7. Lamp according to claim 6, wherein the clamp ring (4) is formed with a circumferential groove to provide said duct means therein, the resilient sealing means (13) comprising a sealing ring located beneath the cover means (12) and sealing said groove (11) against the cover means.

8. Lamp according to claim 6, wherein the cover means is a two-part cover.

9. Lamp according to claim 8, further comprising a tubular jacket (26) securing the parts of the cover means together.

10. Lamp according to claim 1, wherein at least some of the resilient means comprises a resilient plastic material having a continuous temperature tolerance of up to about 200.degree. C.

11. Lamp according to claim 1, wherein the lamp is a discharge lamp of power input of between 10 kW to 30 kW.

12. Lamp according to claim 1, wherein the lamp is a high pressure xenon discharge lamp.

13. Lamp according to claim 1, wherein the cooling fluid is a liquid and the ducts are dimensioned for liquid flow.
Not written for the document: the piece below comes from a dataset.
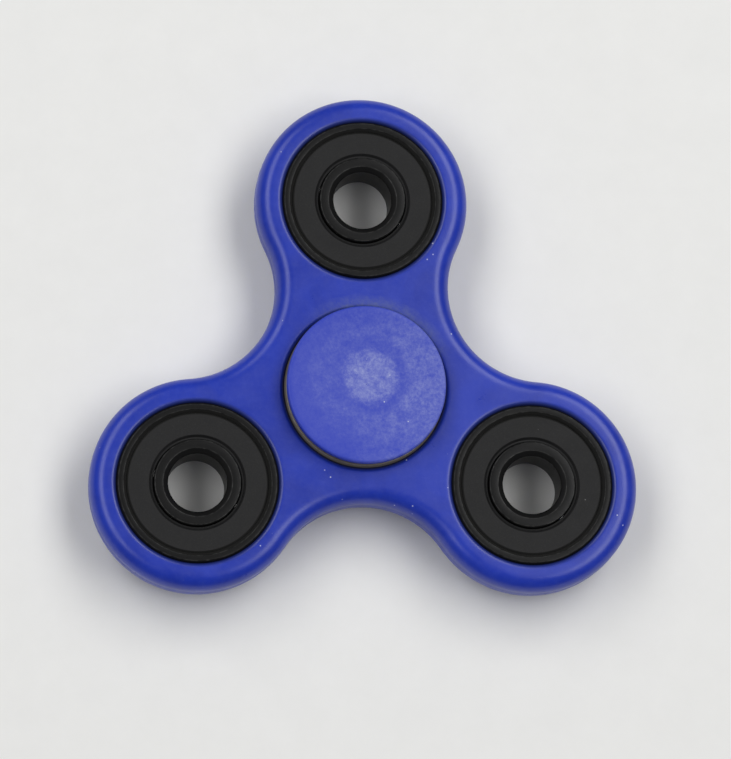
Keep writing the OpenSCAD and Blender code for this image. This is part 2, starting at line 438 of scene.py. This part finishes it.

14. Lamp according to claim 1, wherein the axially extending connecting tubes (10, 10') are sealed into the clamping ring (4);

the clamping ring being formed with a circumferential groove (11) to provide said duct means therein, said groove communicating with said axially extending connecting tubes to provide fluid flow from a tube (10) through at least a portion of the circumferential groove (11) and out another axially extending tube (10');

and separable sealing means (16, 17) are provided sealing said tubes to the base assembly flange (5) in position to communicate with said laterally extending duct means (2, 22').